• **DO THIS**: Extract each line containing the string "parts".

• **MATERIAL**:
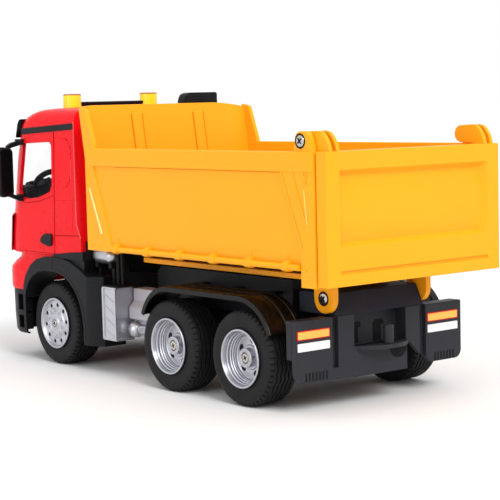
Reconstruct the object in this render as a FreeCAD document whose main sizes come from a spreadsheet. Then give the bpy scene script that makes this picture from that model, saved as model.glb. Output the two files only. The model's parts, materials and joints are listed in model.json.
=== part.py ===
"""Dump truck, a 1:20 class three-axle toy: parametric model in millimetres.

The truck stands on the ground plane, +X towards the cab, +Y towards its left side, +Z up.
Stations along the truck are measured forwards from the tail, and the origin is at half length.
"""
import FreeCAD, Part
import Sketcher
import math
import os
import re

os.makedirs("parts", exist_ok=True)
doc = FreeCAD.newDocument("dump_truck")
sheet = doc.addObject("Spreadsheet::Sheet", "dims")

SIZES = {
    # Whole truck
    "truck_length": 341,
    # Wheels
    "front_overhang": 64,
    "rear_axle_1_x": 140.5,
    "rear_axle_2_x": 73.5,
    "tyre_radius": 27,
    "tyre_width": 20,
    "tread_round": 2.5,
    "rim_radius": 16.6,
    "rim_lip": 1.3,
    "rim_proud": 1.2,
    "bead_gap": 0.05,
    "front_lip_y": 57.5,
    "rear_lip_y": 66,
    "rear_dish_depth": 8.5,
    "front_dish_depth": 2,
    "hub_radius": 5.6,
    "rear_hub_recess": 4,
    "bead_width": 1.2,
    "bead_step": 0.3,
    "dish_wall": 3,
    "dish_taper": 2.4,
    "barrel_wall": 1.6,
    "barrel_setback": 2,
    "barrel_floor_step": 4,
    "hub_cap_thick": 1.6,
    "axle_pin_radius": 2,
    "running_gap": 0.05,
    "hub_gap": 0.4,
    # Axles and steering
    "axle_tube_radius": 5,
    "diff_radius": 11,
    "diff_half_width": 9,
    "diff_crown_half_width": 5,
    "diff_chamfer": 4,
    "pin_recess": 2,
    "kingpin_y": 33,
    "kingpin_radius": 1.5,
    "knuckle_radius": 4.2,
    "knuckle_height": 8,
    "yoke_plate": 2.2,
    "side_clearance": 0.3,
    "yoke_inner_gap": 2,
    "yoke_reach": 2.3,
    "stub_recess": 3,
    "beam_half_width": 4,
    "beam_end_gap": 1,
    "spring_half_length": 24,
    "spring_width": 5,
    "spring_height": 3,
    "spring_seat_sink": 0.6,
    "hanger_length": 4,
    # Chassis
    "rail_outer": 20,
    "rail_thick": 6,
    "rail_bottom": 44,
    "rail_top": 60,
    "rail_rear_x": 46,
    "rail_nose_gap": 19,
    "cross_thick": 6,
    "cross_low_height": 4,
    "cab_mount_rear_gap": 8,
    "cab_mount_nose_gap": 14,
    "cab_mount_length": 10,
    "cab_mount_rise": 8,
    "deck_outer": 36,
    "deck_top": 69,
    "deck_bottom": 47,
    "deck_rear_x": 62,
    "deck_to_box": 12,
    "deck_chamfer": 4,
    "battery_half_width": 22,
    "battery_lap": 7,
    "battery_length": 50,
    "battery_bottom": 26,
    "battery_round": 3,
    # Bed
    "bed_half_width": 65,
    "bed_wall": 2,
    "bed_to_cab": 14.6,
    "bed_rear_x": 9.4,
    "bed_floor_z": 79,
    "bed_floor_thick": 2.5,
    "bed_top_z": 141.7,
    "band_height": 10.8,
    "band_proud": 1,
    "headboard_top_z": 168,
    "headboard_bend_z": 135,
    "headboard_lean": 5.5,
    "headboard_round": 8,
    "head_rib_proud": 1.5,
    "head_rib_top_gap": 7,
    "head_rib_inner": 20.5,
    "head_rib_outer": 28,
    "rear_post_length": 10.4,
    "rear_post_bottom": 70.6,
    "rear_post_depth": 1,
    "front_post_top_length": 8,
    "front_post_foot_length": 27,
    "front_post_top_drop": 2,
    "bed_beam_inner": 38,
    "bed_beam_outer": 42,
    "bed_beam_bottom": 70.8,
    "bed_beam_short": 25.4,
    "bed_beam_rear_gap": 6,
    "bed_rear_beam_length": 8,
    "bed_beam_step": 0.6,
    "pipe_radius": 1.7,
    "pipe_z": 81,
    "pipe_short": 27.4,
    "pipe_rear_x": 20.5,
    "clip_end_gap": 2.6,
    "clip_first_x": 27.9,
    "clip_length": 5,
    "clip_count": 6,
    "clip_proud": 0.5,
    # Dump pivot
    "pivot_x": 34.8,
    "pivot_z": 60.8,
    "lug_radius": 8.3,
    "lug_inner": 33.2,
    "lug_outer": 37.4,
    "screw_head_radius": 3.1,
    "screw_head_thick": 1.6,
    "screw_radius": 1.5,
    "screw_head_gap": 0.1,
    "screw_face_proud": 0.6,
    "pivot_screw_sink": 8,
    # Tailgate
    "gate_thick": 7.7,
    "gate_bottom": 71.3,
    "gate_frame_width": 9.5,
    "gate_recess_bottom": 91.8,
    "gate_recess_top": 132,
    "gate_recess_depth": 4,
    "gate_recess_foot_slope": 4,
    "gate_recess_head_slope": 3,
    "gate_crease_z": 107.5,
    "gate_crease_depth": 1.6,
    "gate_groove_bottom": 77.7,
    "gate_groove_height": 1.7,
    "gate_groove_depth": 1,
    "hinge_x": 18.5,
    "hinge_z": 147.2,
    "hinge_boss_radius": 4.8,
    "ear_inset": 3.1,
    "ear_proud": 0.6,
    "ear_foot_drop": 4,
    "ear_setback": 1,
    "arm_gap": 0.2,
    "arm_thick": 2.7,
    "arm_spacing": 2.2,
    "arm_foot_x": 0.9,
    "arm_foot_drop": 3,
    "arm_seat_rise": 0.6,
    "arm_crown": 11,
    "arm_round": 5,
    # Rear bumper
    "bumper_rear_x": 28.6,
    "bumper_front_x": 37,
    "bumper_half_width": 62.8,
    "lamp_panel_inner": 36.6,
    "centre_half_width": 32.3,
    "bumper_top": 51.3,
    "bumper_bottom": 17.8,
    "bumper_slot_depth": 3,
    "bumper_slot_bottom": 22.8,
    "bumper_corner": 6,
    "tow_box_half_width": 19,
    "tow_box_bottom": 16.3,
    "notch_foot": 38,
    "notch_head": 21.6,
    "notch_top": 30.9,
    "tow_recess_half_width": 19.6,
    "tow_recess_bottom": 33.5,
    "tow_recess_depth": 14,
    "tow_lip_x": 19.5,
    "tow_lip_thick": 2.6,
    "tow_lip_overlap": 1,
    "tow_lip_slope": 5,
    "tow_lip_taper": 3,
    "tow_lip_nose_half": 6,
    "tow_lip_round": 3,
    "tow_lip_nose_round": 4,
    "tow_pin_x": 23.5,
    "tow_pin_radius": 2.9,
    "tow_pin_height": 10.6,
    "rear_panel_top": 63,
    "rear_panel_half_width": 32,
    "rear_panel_top_x": 34.5,
    "rear_panel_front_x": 60,
    "strip_inner": 39,
    "strip_outer": 62,
    "strip_bottom": 41,
    "strip_height": 4.8,
    "plate_bottom": 34.6,
    "plate_height": 4.4,
    "plate_thick": 0.4,
    # Fenders over the rear wheels
    "fender_inner": 42.8,
    "fender_outer": 66.5,
    "fender_top": 62.3,
    "fender_thick": 2,
    "fender_front_x": 169,
    "fender_rear_x": 45,
    "fender_end_z": 42.5,
    "fender_round": 28,
    "fender_stay_half": 3,
    # Cab
    "cab_half_width": 60,
    "cab_wall": 2.4,
    "cab_length": 102,
    "cab_setback": 3,
    "cab_bottom": 71.7,
    "cab_shoulder_z": 84,
    "cab_rake": 17,
    "cab_roof_front_z": 156,
    "cab_roof_z": 167.7,
    "cab_roof_slope": 42,
    "cab_roof_front_round": 8,
    "cab_roof_step_round": 12,
    "cab_corner": 24,
    "window_setback": 32,
    "window_length": 35,
    "window_bottom": 110,
    "window_top": 145,
    "window_kink": 20,
    "window_kink_z": 111,
    "window_dip_z": 115.2,
    "window_lean": 4,
    "screen_side_gap": 10,
    "screen_bottom": 106,
    "screen_top": 147,
    "screen_zone_depth": 36,
    "glass_thick": 1,
    "glass_gap": 0.3,
    "dash_depth": 22,
    "dash_top_depth": 10,
    "dash_drop": 8,
    "dash_below_screen": 2,
    "dash_side_gap": 8,
    "seat_inner": 16,
    "seat_side_gap": 18,
    "seat_rear_gap": 22,
    "seat_depth": 28,
    "seat_height": 20,
    "seat_back_height": 52,
    "seat_back_thick": 6,
    "seat_fold": 12,
    "seat_sag": 2,
    "steering_radius": 9,
    "steering_tube": 1.2,
    "steering_column_radius": 1.6,
    "steering_column_length": 13,
    "steering_gap": 30,
    "steering_rake": 55,
    "visor_proud": 2,
    "visor_bottom": 148,
    "visor_top": 159.5,
    "visor_setback": 33,
    "beacon_setback": 50,
    "beacon_inset": 29.2,
    "beacon_radius": 6.2,
    "beacon_height": 8,
    "roof_bar_half_width": 1.5,
    "roof_bar_setback": 1,
    "roof_bar_lift": 0.6,
    "roof_bar_thick": 2,
    "roof_bar_foot_y": 12,
    "roof_bar_foot_length": 3,
    "intake_depth": 7.4,
    "intake_inset": 29.6,
    "intake_width": 27.8,
    "intake_top": 175,
    "intake_head_height": 12,
    "intake_duct_width": 14,
    "intake_duct_setback": 1.5,
    "intake_duct_rise": 8,
    "mirror_reach": 11.5,
    "mirror_setback": 29,
    "mirror_top": 143,
    "mirror_bottom": 108.5,
    "mirror_depth": 5,
    "mirror_width": 11,
    "arm_radius": 1.5,
    "arm_end_gap": 1,
    "arm_root": 3,
    "trim_setback": 33.4,
    "trim_rear_gap": 7,
    "trim_z": 152,
    "trim_height": 4,
    "trim_proud": 0.6,
    "handle_proud": 1.4,
    "handle_setback": 66.5,
    "handle_z": 78,
    "handle_length": 13,
    "handle_height": 7,
    # Front end below the cab
    "front_bumper_top": 62,
    "front_bumper_bottom": 48,
    "front_bumper_proud": 0.5,
    "front_bumper_wrap": 32.5,
    "front_bumper_corner": 24,
    "front_bumper_wall": 8,
    "front_bumper_side_wall": 4,
    "front_bumper_inner_corner": 12,
    "grille_half_width": 34,
    "grille_bottom": 72,
    "grille_top": 97,
    "grille_thick": 2.4,
    "step_bottom": 17,
    "arch_width": 21.5,
    "arch_proud": 1.5,
    "arch_radius": 36,
    "arch_reach": 31,
    "arch_tail": 58,
    "arch_leg_bottom": 16,
    "arch_leg_length": 16,
    "arch_front_rise": 10,
    "arch_front_slope": 14,
    "arch_rear_slope": 18,
    "arch_drop": 16,
    "arch_rear_drop": 12,
    "arch_rear_lean": 2,
    "arch_foot_rise": 3,
    # Side units behind the front wheels
    "box_outer": 60,
    "box_to_arch": 2,
    "box_length": 15,
    "box_top": 56.5,
    "box_bottom": 23,
    "stack_inset": 6,
    "fuel_tank_round": 5,
    "stack_outer": 46,
    "stack_length": 26,
    "air_tank_radius": 4.6,
    "air_tank_z": 73.4,
    "air_tank_y": 50,
    "air_tank_setback": 2,
    "air_tank_length": 24,
    "air_post_length": 3,
    "air_post_half_width": 2,
    "air_post_gap": 1,
    "fuel_tank_length": 41,
    # Lift ram
    "ram_to_headboard": 16.4,
    "ram_base_z": 52.5,
    "ram_reach": 108,
    "ram_eye_z": 73,
    "ram_radius": 5,
    "ram_base_wall": 8,
    "ram_rod_start": 10,
    "ram_cheek_wall": 4,
    "eye_cheek_thick": 2,
    "ram_length": 74,
    "ram_rod_radius": 2.6,
    "ram_eye_radius": 4,
    "ram_pin_radius": 1.5,
    "ram_half_width": 5,
    "ram_pin_proud": 0.2,
}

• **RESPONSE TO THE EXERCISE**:
Reconstruct the object in this render as a FreeCAD document whose main sizes come from a spreadsheet. Then give the bpy scene script that makes this picture from that model, saved as model.glb. Output the two files only. The model's parts, materials and joints are listed in model.json.
os.makedirs("parts", exist_ok=True)